我略帶警惕的看著他,心想,我家裡沒水,你家就有水了麼?莫非你偷偷關了我家水閘?
楚晴川彷彿看出我的心思,他嗤笑一聲,道:“樓下貼了告示,你家樓上水管故障正在搶修,導致同位置的所有住戶家停水。所以,我家有水。”
他說他家有水的時候,隱隱透著些得意。
最終,我選擇拿著衣服和毛巾去他家洗澡。
他家的戶型比我家大一些,是四室的,除去主臥裡面,外面還有一個衛生間。
他看到我還帶著洗浴用品的時候,微微一愣,但沒吱聲。
“你去主臥的衛生間洗吧。”他在門口的鞋櫃那兒貓腰拿出兩雙拖鞋,一雙男士的,另一雙,是和從前那雙款式一樣的小兔子拖鞋。

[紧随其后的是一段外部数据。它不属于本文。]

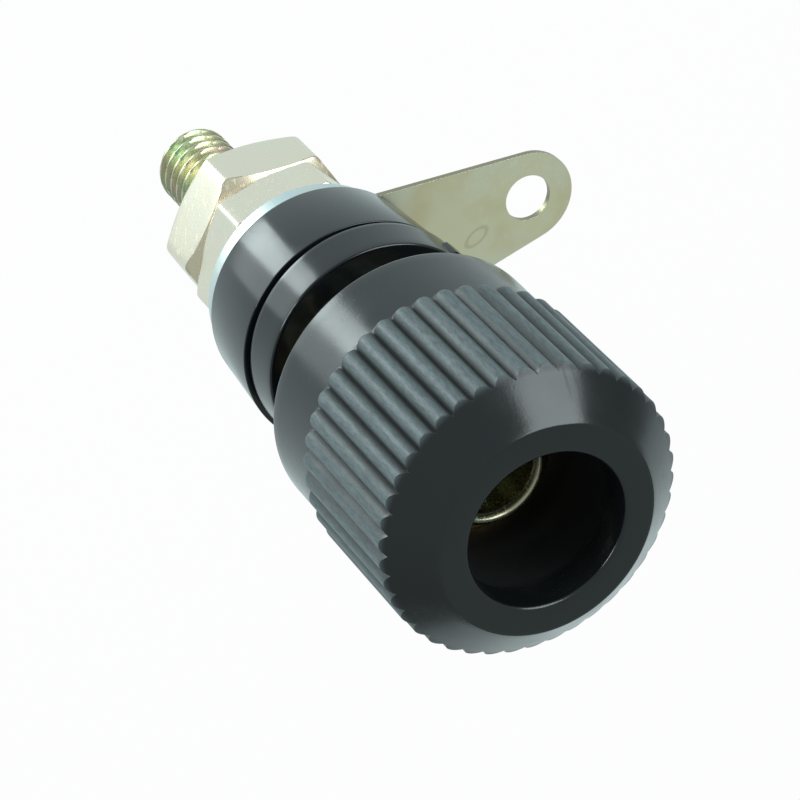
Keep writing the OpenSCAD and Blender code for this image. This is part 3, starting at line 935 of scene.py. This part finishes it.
# Its faces that look to the front, chamfers and all, get a painted warm light in their colour.
paint_light_and_shade_by_facing(nut_nickel, tone=(0.92, 0.77, 0.57, 1), start=0.4, full=0.8)


def nut_surface(low, high, corner_angle, roundness):
    """Rings of a nut: up the tapped bore with its countersinks, out over the front face, down the
    six sides, and in over the rear face.  At each end a cone of slope NUT_SLOPE cuts the corners,
    so the side starts where the cone has grown from NUT_FACE_R to the hexagon's radius.  The
    outside stands NUT_OFF_AXIS off the bore in y."""
    angle = around(192)
    side = hexagon(angle, NUT_FLATS, corner_angle, roundness)
    drop = (side - NUT_FACE_R) / NUT_SLOPE
    sink = TAIL_R + NUT_SINK
    rings = threaded(angle, low, high, TAIL_R, TAIL_PITCH, NUT_CLEAR,
                     lambda r, z: np.maximum(r, sink - np.minimum(z - low, high - z)))
    bore_rings = len(rings)
    rings += [(NUT_FACE_R - 0.1, high), (NUT_FACE_R, high - 0.01)]
    for share in (0.35, 0.7, 0.93):
        rings.append((NUT_FACE_R + share * (side - NUT_FACE_R), high - 0.01 - share * drop))
    rings.append((side - 0.01, high - drop - 0.03))
    for share in np.linspace(0.04, 0.96, 7):
        rings.append((side, high - drop - 0.04 - share * (high - low - 2 * drop - 0.08)))
    rings.append((side - 0.01, low + drop + 0.03))
    for share in (0.93, 0.7, 0.35):
        rings.append((NUT_FACE_R + share * (side - NUT_FACE_R), low + 0.01 + share * drop))
    rings += [(NUT_FACE_R, low + 0.01), (NUT_FACE_R - 0.1, low)]
    points = stack_rings(angle, rings)
    points[bore_rings:, :, 1] += NUT_OFF_AXIS
    return points


# Each nut has its node, its piece's name, its corner's angle, how sharp its corners are, and how
# far it stands back.
for node, name, corner_angle, roundness, back in (("inner_nut", "clamp_nut", 8, 60, 0.1),
                                                  ("outer_nut", "terminal_nut", -4, 42, 0.2)):
    low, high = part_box(node)
    nut_points = nut_surface(low.z / MM - back, high.z / MM - back, corner_angle, roundness)
    nut = add_object(name, grid_mesh(name, nut_points))
    smooth(nut, 24)
    nut.data.materials.append(nut_nickel)
    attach(nut, "post")
    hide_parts(node)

我睨了一眼,再看看自己腳上的小怪獸拖鞋,徑自走進客廳一側的衛生間。
“唉……”他在外面喊了一聲,我嘭一下關門並且落了鎖。
不過,很快我就發現了問題所在,淋浴上明明表明了熱水的方向,卻怎麼等都是涼水。
我大概放了有十幾分鐘的水之後,選擇放棄,只好再把衣服套上,喪家之犬般開啟門,把頭探出來。
第一時間,站在門口的男人便映入我的眼簾。
“燃氣熱水器的線路剛開通了一條,只有主臥衛生間才有熱水。你去那邊洗,我用這邊。”他給我解釋道。
我猶如搬起石頭砸了自己的腳,二話沒說就回去收拾東西,無視他向主臥走去。
當我看到已經放滿了溫水的浴缸時,心裡的鬱結消了大半。
意料之外的是,這裡面居然擺放的都是我常用牌子的洗護用品,幾乎和當年在他別墅裡的一樣。
懷著一樣的心情,我走到臥室看了眼裡面的陳設,有很多當初的影子。
就在床頭那盞造型極簡的落地燈上,掛著一條絲帶,我看到絲帶中央有一顆閃爍的鑽戒。
我再笨,再遲鈍,也能感覺到楚晴川在我身上下的功夫。
我忽然想起了姚君的話,想起那晚從楊不悔的會所出來,那個為我開車的男人,並不是邢景。
我把自己泡進浴缸裡,裡面加了精油,一夜未眠的我漸漸睜不開眼睛。
但我的意識還很活躍,我忽然置身一片霧靄籠罩的叢林,男人高大寬闊的背影與僅我一線之隔,可我卻不敢邁上前靠近他。
我們之間好像隔了一層透明的玻璃,身處兩個世界。
我曾以為他回來了,他對我坦白了所有經過,我會原諒他,哪怕就是每天吵吵鬧鬧,彆彆扭扭,我能感覺到他的故意接近和討好,甚至故意惹我又來哄我。
我早已習慣了這個有他的世界,他離開的三年,於我而言,都是插曲。
依賴,是很深的依賴,不是單純的想要在一起,而是心理上的,我只信任他。
可現在我該怎麼辦?我們的關係已經不只是我們兩個人的事,它牽扯了太多上一代的恩怨情仇。
縱然我知道一切與我們無關,我們都是受害者,可夢姐還活著。
她找人侵犯了我母親,由此可見她當初的恨意有多深。
我想起林斐之前告訴我,夢姐在美國接受林斐導師的治療,恐怕她當年遺留的心理問題一直都沒有根治。
她大概也把我當成是戰江的女兒,這樣她對我的恨意,應該不會比對我母親淺吧?
我不想讓楚晴川為難,這一次,不是因為夢姐,而是因為他的身世。
確切地說,是因為我們的身世。
我有我的秘密,他有他的秘密,這些秘密錯綜複雜,但凡有一個說不清楚說不明白,我們的關係就會變成亂論,或者不孝。
這一次,我終於比他知道的多,我也終於體會到,揹負太多秘密又無法傾訴的人,有多累。
正因如此,才會希望在乎的那個人能永遠蒙在骨子裡,不要去體會這份辛苦。
楚晴川,是不是命運註定我們只能相愛,卻不能相守?
不然的話,怎麼每次我看到光的時候,陰霾卻總要再度遮住它。